Star Trek – Captain’s Peril (2001)
Bom, nada é perfeito. E “Captain’s Peril”, o primeiro livro na “Trilogia da Totalidade”, é ruim que dói. Nada funciona no livro. Com o fim da Guerra Dominion, Kirk e Picard tiram férias no Planeta Bajor, apenas para se meter com um grupo de cientistas arqueólogos e misteriosos ataques. Kirk então conta para Picard a historia de uma de suas primeiras missões como capitão da Enterprise. Enquanto isso, a entidade conhecida como Paz da Totalidade entra em nossa galáxia e de quebra destrói a U.S.S Monitor. É, não se sabe onde Shatner e seus co-autores estavam quando escreveram essa droga. Será que Brannon Braga foi co-autor de Shatner aqui? Esqueça este livro. Eu já esqueci.
Star Trek – Captain’s Blood (2003)
Uma sequência aos eventos de Nêmesis (cruzes, será que o Shatner gostou daquela coisa?). Kirk e seu filho híbrido, sob ordens da almirante Janeway, são obrigados a viajar para o planeta Romulus a fim de investigar a morte do embaixador Spock. Kirk recebe da Almirante sua própria nave, o velho cargueiro S.S Calypso, e junto com Picard e sua tripulação (a Enterprise-E ainda se encontra em reparos na doca espacial), e o capitão Riker na USS Titan, vão descobrir o que se passa no misterioso planeta, em crise após os eventos de Nêmesis. Enquanto isso, a Totalidade aumenta seu domínio sobre a Federação.
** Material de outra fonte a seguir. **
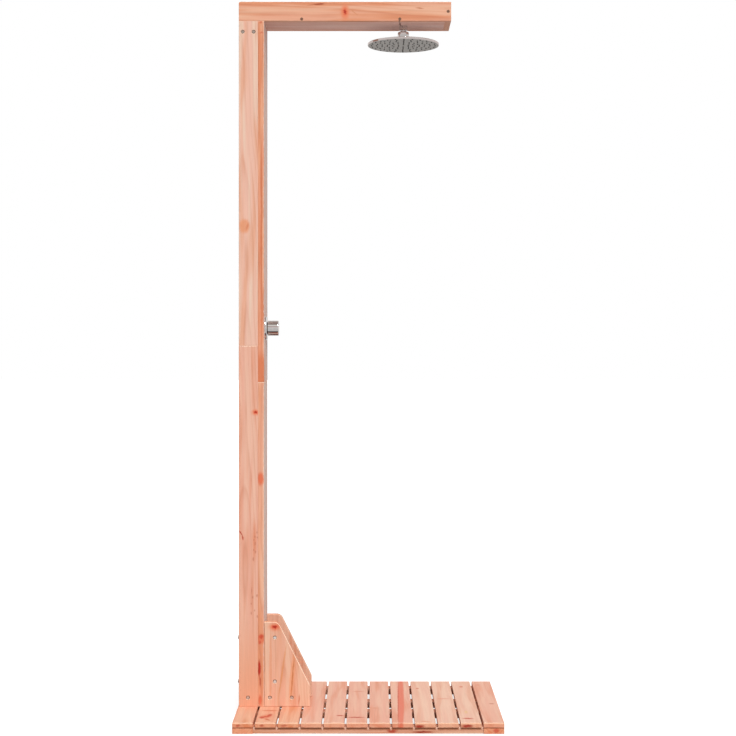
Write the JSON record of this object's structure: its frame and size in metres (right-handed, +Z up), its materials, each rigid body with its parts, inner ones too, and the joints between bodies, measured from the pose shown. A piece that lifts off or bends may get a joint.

O final da saga e nono livro, chamado de “Star Trek – Captain’s Glory”, chega às lojas norte-americanas em abril de 2006. O livro demorou pois Shatner estava ocupado com sua nova série, “Boston Legal”, e os Reeves-Stevens foram contratados para fazer parte do time de roteiristas do quarto ano de Enterprise (ainda inédito no Brasil. É mole?). Em “Captain’s Glory”, é um ano após os eventos de Nêmesis e a Federação enfrenta uma ameaça interna. Para salvá-la, Kirk se une por uma última vez aos seus antigos amigos, Spock e McCoy, e com a ajuda de Picard e da almirante Janeway, parte para enfrentar a entidade chamada de Totalidade. Mas como enfrentar algo cuja maior arma é o amor? A saga do retorno de Kirk no século 24 chega ao seu estrondoso final. Eu mal posso esperar para saber como tudo acaba. (Eu não sou trekkie!).
Mais coisa vem por ai. Shatner esta prometendo para 2007[2] uma nova trilogia com o nome de “The Academy”. Passada na Academia da Frota Estelar, os livros seguirão as aventuras dos cadetes Kirk, Spock e McCoy enquanto eles ainda era adolescentes. Resta saber se isso fará sucesso, mas conhecendo Shatner e seus parceiros, a diversão é garantida. Bom, se deu certo com “Smallville”…
Resta a dúvida se Shatner escreveu mesmo todos os livros, ou se são apenas os Reeves-Stevens que produzem as obras e Shatner apenas assinou seu nome. Isso já foi muito debatido por fãs do mundo inteiro e é bom deixar claro: é de Shatner a idéia inicial de cada livro. A partir daí, os Reeves-Stevens entram no páreo e desenvolvem a idéia do Sr. Bill. Assim sendo, o produto final é uma mescla das idéias de Shatner e o texto da dupla de escritores. Os Reeves-Stevens são colaboradores, e não ghost-writes, como se diz por ai. E para quem diz que Shatner nem chega a ler seus próprios livros, isso é mentira: estão disponíveis no mercado americano oito audio-books em que Shatner lê seus livros com a mesma paixão que interpretou Kirk, divertidíssimo! E nos últimos anos, Shatner tem sido muito mais gentil em dar crédito aos seus co-autores, algo que não acontecia muito no passado. Sem dúvida, isso é fruto de uma ótima fase profissional que o grande Bill Shatner vem passando. Viva ele!
Jornada morreu? Não enquanto produtos, quer dizer, obras criativas como o “Shatnerverse” pintarem por ai. Se obras literárias como “Harry Potter” e “O Senhor dos Anéis” rendem filmes milionários, por que não aproveitar o filão da boa literatura derivada de Jornada?
Enquanto isso, na Paramount Pictures…
Notas adicionais de republicação:
[1] Na época do artigo, Rick Berman e Brennon Braga estavam à frente da franquia.
[2] Artigo originalmente publicado no conteúdo clássico do Trek Brasilis em 05 de novembro de 2005.